Pour une partie des classes lettrées, le paysan, l’homme du peuple, est ainsi une divinité inconsciente, pareille à ces dieux enfans, à ces dieux embryonnaires de l’Égypte, dont la force divine est en puissance sans avoir encore été en acte, et dont on adore l’énergie secrète avant qu’elle n’ait pu se manifester au dehors. Pour un autre monde, pour une autre école, l’homme du peuple, le paysan, n’est qu’une sorte de matière brute, de matière première humaine, une argile n’ayant d’autre forme que celle que lui donnent les classes supérieures.
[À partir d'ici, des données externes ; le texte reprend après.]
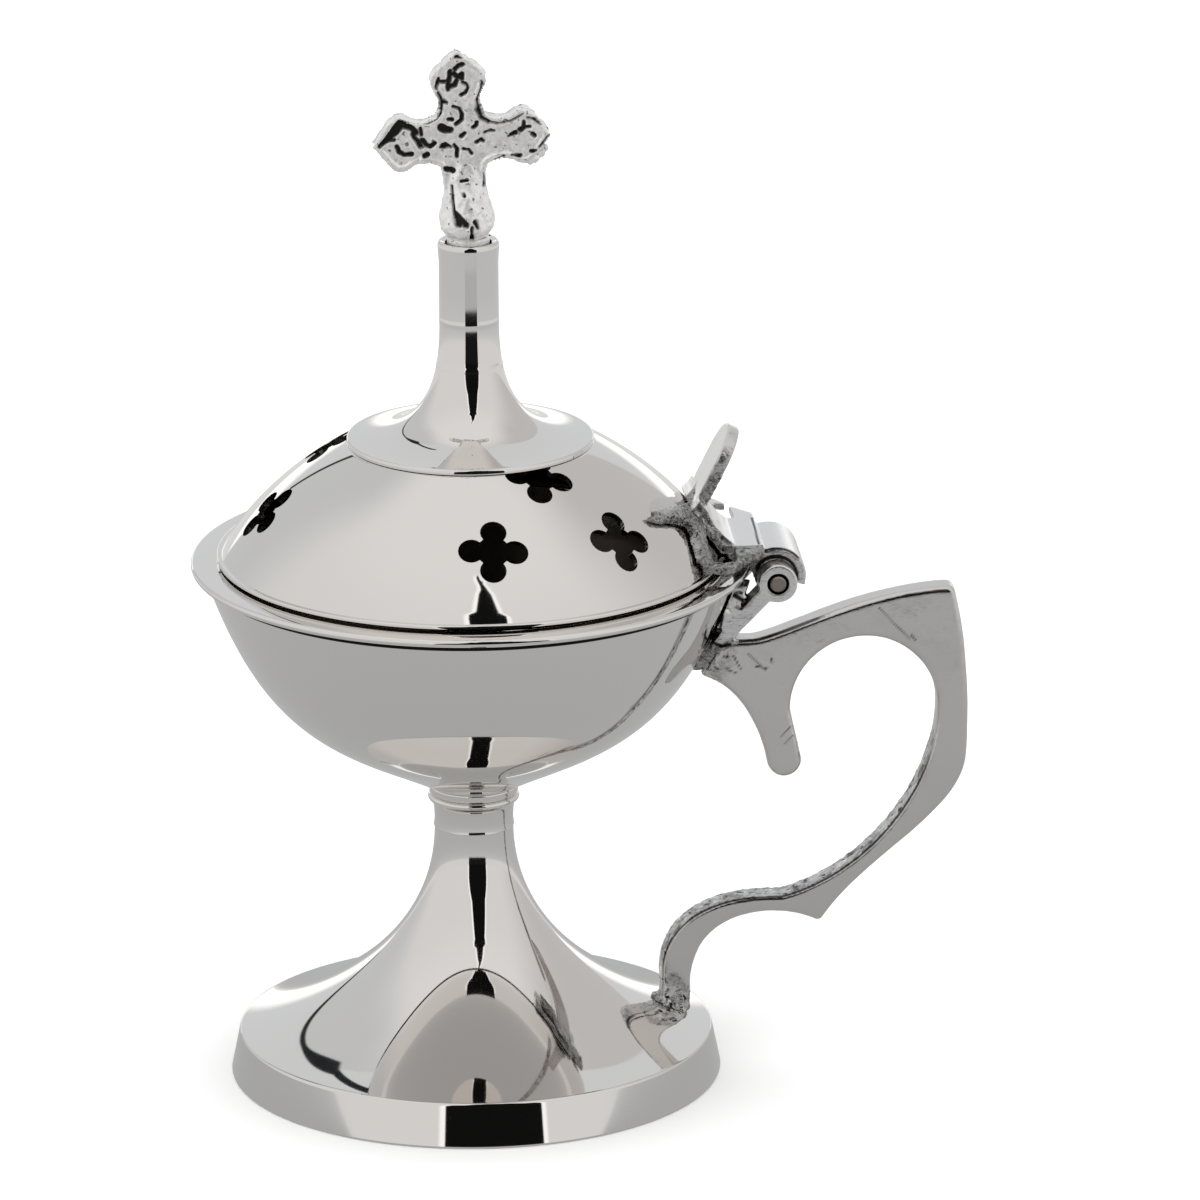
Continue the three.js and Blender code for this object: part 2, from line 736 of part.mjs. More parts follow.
function hingePin() {
  return barrel(pinRadius, -earOutside - pinStandOut, earOutside + pinStandOut, pinX, pinZ);
}

// Outline of the handle: along the top to the corner, down the grip to the heel, round the leg,
// and back up inside the grip, over the finger and down the spur
function handleOutline() {
  const reach = bowlRadius + handleReach;
  const top = rimTop - handleTopDrop;
  const rootTop = rimTop - handleRootDrop;
  const rootFoot = rootTop - handleRootHeight;
  const rootX = bowlRadius - handleRootReach;
  const cornerX = reach - cornerInset;
  const fingerX = reach - gripWidth - fingerRadius;
  const fingerZ = rimTop - fingerDrop;
  const fingerEnd = fingerX + fingerRadius;
  const spurX = fingerX - fingerRadius;
  const spurMiddle = spurX + spurHook - spurWidth / 2;
  const spurEnd = fingerZ - spurLength + spurWidth / 2;
  const gripZ = fingerZ - gripDrop;
  const legX = footRadius - legInset;
  const legOuter = legX + legWidth / 2;
  const legInner = legX - legWidth / 2;
  const heelX = reach - heelInset;
  const heelZ = bandHeight + heelRise;
  const legTop = heelZ + legWidth;
  const archTop = heelZ + archRise;
  const fingerFoot = fingerZ - fingerRadius;
  return new THREE.Shape()
    .moveTo(rootX, rootTop)
    .lineTo(bowlRadius + handleShelf, rootTop)
    .bezierCurveTo(spurX, rootTop + shelfRise, fingerX, top, cornerX, top)
    .bezierCurveTo(reach, fingerZ + fingerRadius, reach + gripBulge, fingerZ, reach, gripZ)
    .bezierCurveTo(reach, gripZ - gripPull, heelX + heelRun, heelZ + heelPull, heelX, heelZ)
    .bezierCurveTo(heelX - archRun, archTop, legOuter, archTop, legOuter, bandHeight + legFoot)
    .lineTo(legOuter, bandHeight)
    .lineTo(legInner, bandHeight)
    .lineTo(legInner, bandHeight + legStraight)
    .bezierCurveTo(legInner, heelZ, legX + legWidth, legTop + archCrown, heelX - archRun, legTop)
    .bezierCurveTo(heelX + heelSweep, legTop + heelLift, fingerEnd, fingerFoot, fingerEnd, fingerZ)
    .absarc(fingerX, fingerZ, fingerRadius, 0, Math.PI)
    .lineTo(spurMiddle + spurWidth / 2, spurEnd)
    .absarc(spurMiddle, spurEnd, spurWidth / 2, 0, -Math.PI, true)
    .quadraticCurveTo(spurX - spurRootWidth, rootFoot - spurFillet, rootX, rootFoot);
}

function handle() {
  const half = handleThickness / 2;
  const plate = solid(plateXZ(handleOutline(), -half, half, handleBevel, 6));
  const skin = moved(footCurve, -brazeGap);
  const foot = solid(spun([
    point(0, 0),
    point(footRadius + overrun, 0),
    ...skin,
    point(0, skin.at(-1).y),
  ]));
  return shape(cut(plate, bowlCore(2 * brazeGap + padThickness), foot));
}

// Finishes: polished nickel plate on the spun pieces, duller where the castings stay rough
const polished = { color: 0xd9d7d2, metalness: 1, roughness: 0.12 };
const cast = { color: 0xb9b6b0, metalness: 1, roughness: 0.34 };
const turned = { color: 0xc8c5bf, metalness: 1, roughness: 0.25 };

function piece(name, geometry, finish) {
  const flat = geometry.index ? geometry.toNonIndexed() : geometry;
  flat.computeVertexNormals();
  const mesh = new THREE.Mesh(flat, new THREE.MeshStandardMaterial(finish));
  mesh.name = name;
  return mesh;
}

const censer = new THREE.Group();
censer.name = 'standing_censer';
censer.add(
  piece('foot', spun(footProfile()), polished),
  piece('collar', collar(), polished),
  piece('bowl', spun(bowlProfile()), polished),
  piece('stem_bolt', bolt(), turned),
  piece('stem_washer', washer(stemWasherRadius, boltHoleRadius, stemNutBase + stemNutHeight), turned),
  piece('stem_nut', nut(stemNutFlats, stemNutHeight, boltHoleRadius, stemNutBase), turned),
  piece('bowl_bracket', bowlBracket(), cast),
  piece('hinge_pin', hingePin(), turned),
  piece('handle', handle(), cast),
  piece('lid', lid(), polished),
  piece('spire', spun(spireProfile(), tubeFacets), polished),
  piece('cross', cross(), cast),
  piece('finial_rod', post(rodRadius, lidNutBase - rodTail, rodTop), turned),
  piece('lid_washer', washer(lidWasherRadius, rodHoleRadius, lidNutBase + lidNutHeight), turned),
  piece('lid_nut', nut(lidNutFlats, lidNutHeight, rodHoleRadius, lidNutBase), turned),
  piece('lid_bracket', lidBracket(), cast),
);

export default censer;
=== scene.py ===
import math

import bpy
import numpy as np
from mathutils import Matrix, Vector


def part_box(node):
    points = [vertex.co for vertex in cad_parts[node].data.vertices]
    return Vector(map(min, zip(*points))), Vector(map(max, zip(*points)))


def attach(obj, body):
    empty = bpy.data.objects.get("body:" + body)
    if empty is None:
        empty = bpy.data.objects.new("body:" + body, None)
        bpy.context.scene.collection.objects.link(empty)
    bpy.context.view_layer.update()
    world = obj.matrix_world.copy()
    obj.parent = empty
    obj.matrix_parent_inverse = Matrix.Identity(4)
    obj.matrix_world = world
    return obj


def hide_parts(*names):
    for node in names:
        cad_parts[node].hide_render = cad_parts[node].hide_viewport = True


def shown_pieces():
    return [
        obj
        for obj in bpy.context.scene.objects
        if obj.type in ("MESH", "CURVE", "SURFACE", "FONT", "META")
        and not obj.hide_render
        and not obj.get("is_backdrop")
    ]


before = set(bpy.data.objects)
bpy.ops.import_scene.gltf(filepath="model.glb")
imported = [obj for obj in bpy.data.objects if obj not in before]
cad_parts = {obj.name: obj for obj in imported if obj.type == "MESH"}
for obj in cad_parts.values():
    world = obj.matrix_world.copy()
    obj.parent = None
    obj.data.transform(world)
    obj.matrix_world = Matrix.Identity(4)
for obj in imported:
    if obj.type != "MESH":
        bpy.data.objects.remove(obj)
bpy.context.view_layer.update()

MM = 0.001
weld = 0.002 * MM  # vertices closer than this are one
sharp_angle = math.radians(30)  # edges that turn more than this stay crisp

# Sizes in millimetres, as on the bench drawing; what the frame holds is read from it
foot_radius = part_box("foot")[1].y / MM
foot_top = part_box("foot")[1].z / MM
foot_wall = 1.1
band_height = 6.3
band_taper = 1.2
hem_width = 2.6
neck_radius = 5.6
neck_mouth = 6.45
neck_waist = 36.5
flare_length = 21.5
crease_height = 36.6
crease_depth = 0.12

collar_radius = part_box("collar")[1].y / MM
collar_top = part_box("collar")[1].z / MM
bolt_hole = 2.15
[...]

Ainsi s’exprimait récemment un des plus remarquables défenseurs des tendances aristocratiques en Russie, le général Fadéef. Par opposition aux hautes classes, à la noblesse, qu’il appelle habituellement la couche cultivée, l’ingénieux écrivain désigne d’ordinaire le peuple sous le nom de force élémentaire (stikhiinaïa sila) ou de matière plastique, de protoplasme, et regarde cette force élémentaire comme semblable à elle-même en tout pays et partout dénuée d’esprit propre, partout incapable de développement spontané[1]. Il est inutile de montrer ce qu’ont de commun ces deux points de vue opposés et ce que l’un et l’autre ont d’outré. Si la littérature s’est singulièrement rapprochée du peuple en Russie, elle l’a trop souvent abordé avec des vues préconçues, n’y cherchant que ce qu’elle

  1. Fadéef, Rousskoé obchtchestvo v nastoïachtchem i boudouchtchem.